One final thing to note is that though it means it’ll take your paneer a little longer to drain, I do recommend washing it out with fresh cold water to remove the taste of the lemon or vinegar from it. It’s certainly not an unpleasant taste, but washing it out will allow you to better taste the taste of the milk.
A note on texture: Though I far prefer the taste of this paneer to that of the firmer, store-bought variety, I should note that this recipe will give you a very soft, quite delicate paneer compared to what you get in stores. If you do want something firmer, this is easily accomplished by simply pressing out more of the liquid during the draining stage.
2 quarts whole milk
1 cup heavy cream
¼ cup fresh lemon juice, or as needed
3 cups ice cubes
A piece of clean muslin cloth or a thin tea towel
A 6–8-inch bamboo steamer or a similar sized ring mold
If using a ring mold to form the paneer you’ll also need a perforated plate (a cooling rack would also work here) to place underneath it
A heavy object to weight down the paneer
Rinse out a large, heavy-bottomed Dutch oven with water and do not dry off before using. This gesture is nominally intended to keep the boiling milk from scorching, but it isn’t strictly necessary.
Pour in the milk and cream and bring to a boil over medium heat, stirring frequently.
While the milk is coming to a boil, run the muslin or tea towel under a tap, wring it dry and then open it up in a strainer or colander set over a large bowl. Set aside until needed.
When the milk comes to a boil, turn the heat down to keep it from boiling over. Stirring frequently, allow the milk to boil for five minutes.
Turn off the heat and allow the milk to cool for just a minute or two.
Add the lemon juice one tablespoon at a time, stirring well to incorporate before adding more. When the milk has fully split and the whey has turned a faint seaglass green, quickly add the ice cubes and stir through to cool down the split curds.
Use a slotted spoon to scoop the curds into the muslin cloth. If you can’t quite gather all the curds with a spoon, tip all the liquid into the strainer, after first making sure that the bowl underneath is large enough to hold all the liquid.
After five minutes of draining, remove the strainer and muslin to the sink and place it under cold running water for thirty seconds or so, to wash off any remaining lemon juice.

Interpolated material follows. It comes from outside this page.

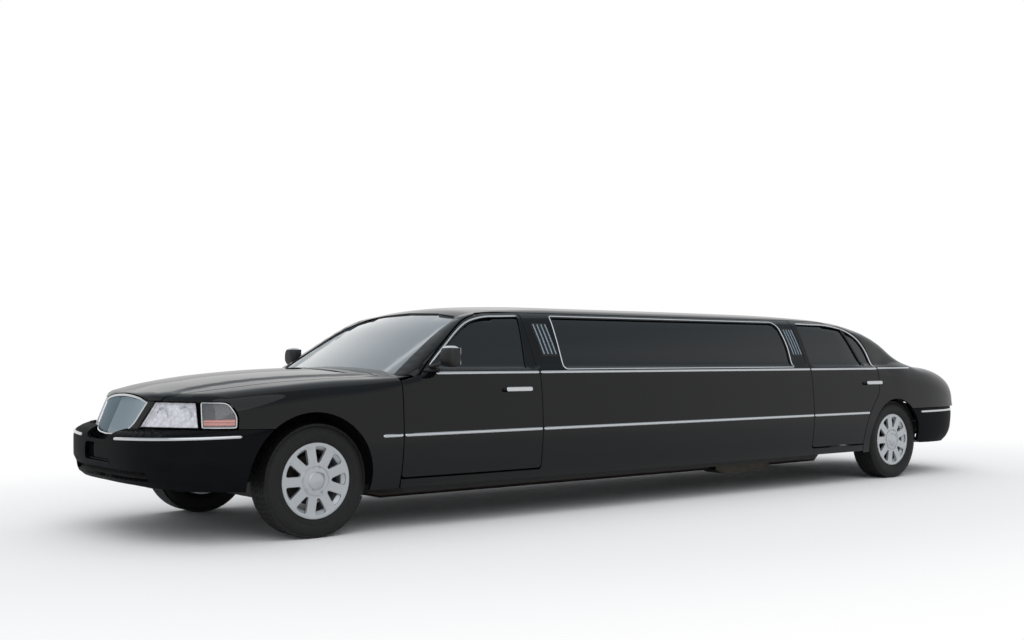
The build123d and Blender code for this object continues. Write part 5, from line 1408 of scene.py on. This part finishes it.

Return the strainer or colander to the bowl and allow to drain for fifteen minutes.
At this point, the paneer is ready to be pressed and formed.
(A side note: don’t discard the nutritious and delicious whey, which is wonderful to add to dhal, soups, rotis, curris, or really in most places where you might otherwise use water.)
To form the paneer, gather the sides of the muslin into a loose knot and gently squeeze the milk solids inside to extract any excess water.
Nest the muslin cloth, with the ends still securely on top, inside the bamboo steamer, pressing the milk solids down with your hands to form an even and uniformly thick disc.
Place this arrangement over a shallow bowl and place a weight on top of the milk solids to encourage draining. I used a small saucepan filled with water. Allow to drain for two hours before unmolding. The paneer will keep, refrigerated for three to four days. Use according to instructions in any recipe that calls for honey, or you can do what I do and eat it all on its own in a bowl with just a drizzle of honey on top.